Learning to Reuse Distractors to support Multiple Choice Question Generation in Education

Multiple choice questions (MCQs) are widely used in digital learning systems, as they allow for automating the assessment process. However, due to the increased digital literacy of students and the advent of social media platforms, MCQ tests are widely shared online, and teachers are continuously challenged to create new questions, which is an expensive and time-consuming task. A particularly sensitive aspect of MCQ creation is to devise relevant distractors, i.e., wrong answers that are not easily identifiable as being wrong. This paper studies how a large existing set of manually created answers and distractors for questions over a variety of domains, subjects, and languages can be leveraged to help teachers in creating new MCQs, by the smart reuse of existing distractors. We built several data-driven models based on context-aware question and distractor representations, and compared them with static feature-based models. The proposed models are evaluated with automated metrics and in a realistic user test with teachers. Both automatic and human evaluations indicate that context-aware models consistently outperform a static feature-based approach.
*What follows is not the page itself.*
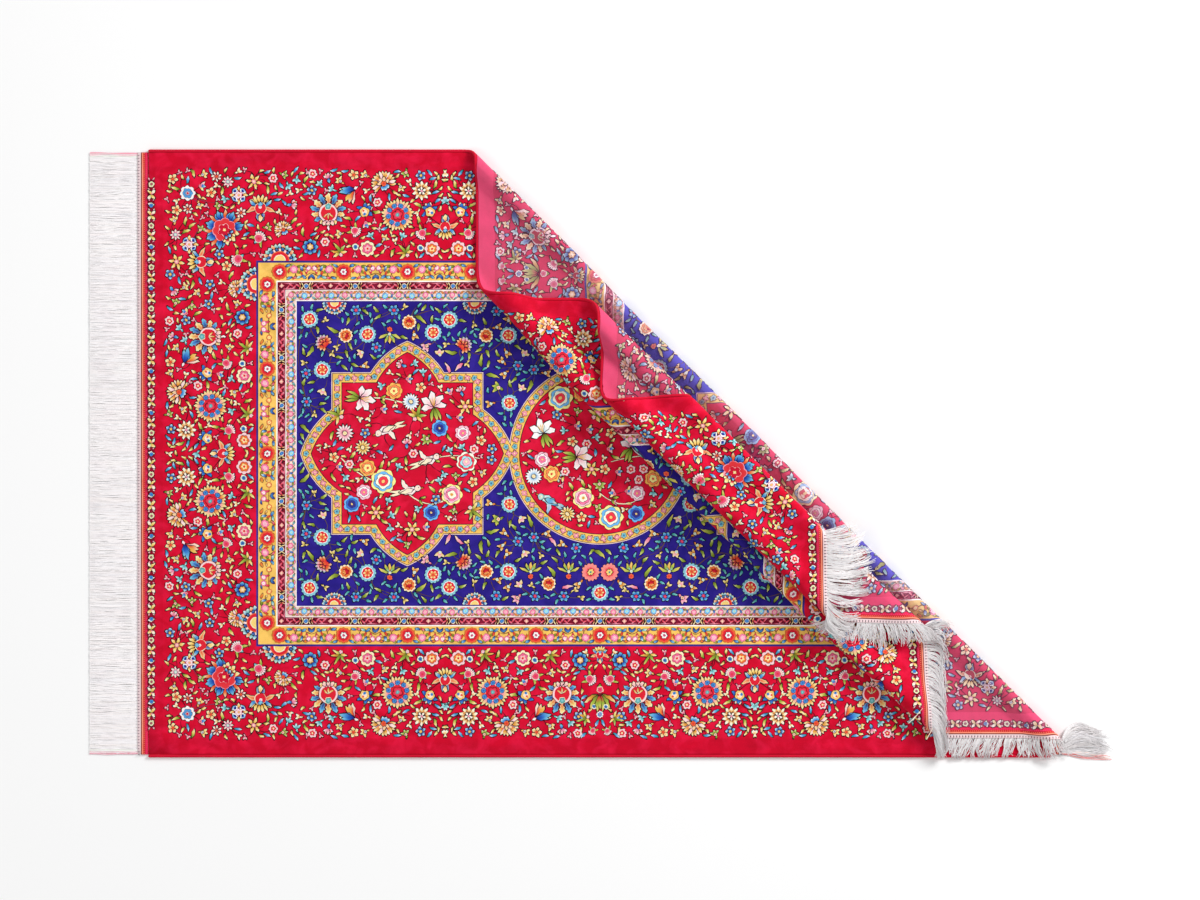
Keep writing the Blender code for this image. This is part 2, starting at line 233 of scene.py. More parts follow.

For our best-performing context-aware model, on average 3 distractors out of the 10 shown to teachers were rated as high-quality distractors. We create a performance benchmark, and make it public, to enable comparison between different approaches and to introduce a more standardized evaluation of the task. The benchmark contains a test of 298 educational questions covering multiple subjects & languages and a 77k multilingual pool of distractor vocabulary for future research.